Optimarin forecasts record year

Malcolm Latarche

31 January 2019

Norwegian ballast treatment system maker Optimarin has experienced record sales and revenues in 2018 and is forcasting that this year will be even better.

Optimarin revealed that the previous 12 months saw it sell more than 100 systems and achieve record revenues. However, according to company CEO Tore Andersen, 2019 is already shaping up to set a new standard, with the orderbook currently five times the size it was at this point in 2018. Revenues, he says, are expected to double year-on-year.
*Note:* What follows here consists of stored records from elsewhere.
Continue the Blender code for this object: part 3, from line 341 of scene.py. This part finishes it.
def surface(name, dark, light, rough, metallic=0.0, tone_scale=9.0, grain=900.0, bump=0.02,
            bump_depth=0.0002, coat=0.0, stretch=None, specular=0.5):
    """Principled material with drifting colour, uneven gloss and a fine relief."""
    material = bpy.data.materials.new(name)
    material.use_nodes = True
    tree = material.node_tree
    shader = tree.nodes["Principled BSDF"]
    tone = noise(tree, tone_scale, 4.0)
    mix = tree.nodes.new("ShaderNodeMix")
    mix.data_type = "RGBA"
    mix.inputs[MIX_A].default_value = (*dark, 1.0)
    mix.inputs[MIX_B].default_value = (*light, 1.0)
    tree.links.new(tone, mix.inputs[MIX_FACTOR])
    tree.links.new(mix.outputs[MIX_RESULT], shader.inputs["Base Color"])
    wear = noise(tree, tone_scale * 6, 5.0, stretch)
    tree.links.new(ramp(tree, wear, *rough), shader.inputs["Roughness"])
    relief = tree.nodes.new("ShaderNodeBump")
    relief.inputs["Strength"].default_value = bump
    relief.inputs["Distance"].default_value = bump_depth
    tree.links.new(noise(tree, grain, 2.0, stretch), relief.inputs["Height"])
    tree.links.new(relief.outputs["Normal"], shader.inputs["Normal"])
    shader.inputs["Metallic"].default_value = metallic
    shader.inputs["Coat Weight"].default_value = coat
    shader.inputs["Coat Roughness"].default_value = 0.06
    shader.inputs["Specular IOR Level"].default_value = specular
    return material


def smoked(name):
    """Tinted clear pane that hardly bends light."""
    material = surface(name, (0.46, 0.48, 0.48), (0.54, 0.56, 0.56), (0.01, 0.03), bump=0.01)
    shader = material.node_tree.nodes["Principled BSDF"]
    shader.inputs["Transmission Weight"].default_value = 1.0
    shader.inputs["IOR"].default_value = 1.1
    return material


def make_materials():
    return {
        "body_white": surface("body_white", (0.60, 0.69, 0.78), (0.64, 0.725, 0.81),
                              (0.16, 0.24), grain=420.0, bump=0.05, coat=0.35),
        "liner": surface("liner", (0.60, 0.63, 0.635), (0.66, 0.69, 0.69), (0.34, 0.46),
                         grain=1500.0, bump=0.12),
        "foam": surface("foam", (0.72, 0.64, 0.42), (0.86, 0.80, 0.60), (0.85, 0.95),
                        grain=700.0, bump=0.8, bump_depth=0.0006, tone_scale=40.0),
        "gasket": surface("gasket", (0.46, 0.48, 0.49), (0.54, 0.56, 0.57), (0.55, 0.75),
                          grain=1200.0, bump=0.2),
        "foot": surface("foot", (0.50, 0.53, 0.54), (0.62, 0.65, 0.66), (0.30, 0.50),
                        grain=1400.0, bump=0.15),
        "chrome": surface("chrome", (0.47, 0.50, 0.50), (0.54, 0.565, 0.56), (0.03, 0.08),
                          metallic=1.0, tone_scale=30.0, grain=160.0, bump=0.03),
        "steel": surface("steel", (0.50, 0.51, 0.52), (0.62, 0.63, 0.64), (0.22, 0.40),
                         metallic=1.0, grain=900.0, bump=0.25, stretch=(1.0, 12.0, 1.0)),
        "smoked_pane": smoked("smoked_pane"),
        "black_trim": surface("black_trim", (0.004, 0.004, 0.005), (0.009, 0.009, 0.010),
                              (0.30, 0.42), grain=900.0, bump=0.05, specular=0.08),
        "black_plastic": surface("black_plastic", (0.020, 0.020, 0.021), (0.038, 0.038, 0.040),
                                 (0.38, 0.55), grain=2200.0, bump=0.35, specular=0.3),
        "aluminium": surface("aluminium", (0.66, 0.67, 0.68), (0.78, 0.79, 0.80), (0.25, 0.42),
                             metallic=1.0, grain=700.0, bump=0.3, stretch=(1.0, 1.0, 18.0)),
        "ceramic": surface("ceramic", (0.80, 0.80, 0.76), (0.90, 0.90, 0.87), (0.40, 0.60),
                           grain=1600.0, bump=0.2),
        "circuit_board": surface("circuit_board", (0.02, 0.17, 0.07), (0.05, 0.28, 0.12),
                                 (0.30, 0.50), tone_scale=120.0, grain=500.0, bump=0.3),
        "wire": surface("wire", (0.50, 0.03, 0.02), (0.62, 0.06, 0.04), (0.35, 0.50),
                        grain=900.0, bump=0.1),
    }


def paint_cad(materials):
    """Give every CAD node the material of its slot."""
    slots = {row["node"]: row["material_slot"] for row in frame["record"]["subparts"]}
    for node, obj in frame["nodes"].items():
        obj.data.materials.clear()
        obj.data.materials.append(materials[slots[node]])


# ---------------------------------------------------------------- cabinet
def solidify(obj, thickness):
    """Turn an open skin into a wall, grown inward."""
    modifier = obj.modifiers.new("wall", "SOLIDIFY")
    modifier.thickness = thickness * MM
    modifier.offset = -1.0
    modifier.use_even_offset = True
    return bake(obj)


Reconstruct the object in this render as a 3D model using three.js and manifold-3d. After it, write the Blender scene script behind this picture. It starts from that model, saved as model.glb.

Stand out agreements in 2018 included signing a 36-system fleet deal with Ardmore, being selected for the USCG’s newbuild Offshore Patrol Cutter programme, extending its relationship with Saga Shipholding, securing new installations with Royal Caribbean, and moving into the aquaculture segment with a contract for DESS Aquaculture newbuild wellboats.

“This is an overnight success that’s been 25 years in the making,” said Andersen. “I’ve been asked how have we managed to suddenly boost sales in this way. But that ‘sudden’ surge is the result of many years of dedication, investment and total focus on BWT.

With the most recent orders taken into account, Optimarin has now sold close to 700 of its Ballast Water Treatment Systems. Of these, more than 500 are installed and operational, of which approximately 250 are retrofits. 2019 has already seen a host of new contracts signed, encouraging Andersen to aim for a 100% year-on-year sales increase for 2019.

“There’s no reason at all that ambitious target can’t be achieved,” said Andersen. “The ratification of the IMO Ballast Water Management Convention, allied to the USCG’s stringent requirements, fired a starting gun and, thanks to our established expertise, technology and the fact we were the first to achieve USCG compliance, we’re in an excellent position to meet that demand.”

Optimarin, which installed what it claims as the world’s first commercial BWT system on the cruise ship Regal Princess in 2000, is now expanding its own business to meet demand. In the past few weeks the firm has taken on new staff across its procurement, technical and project management divisions.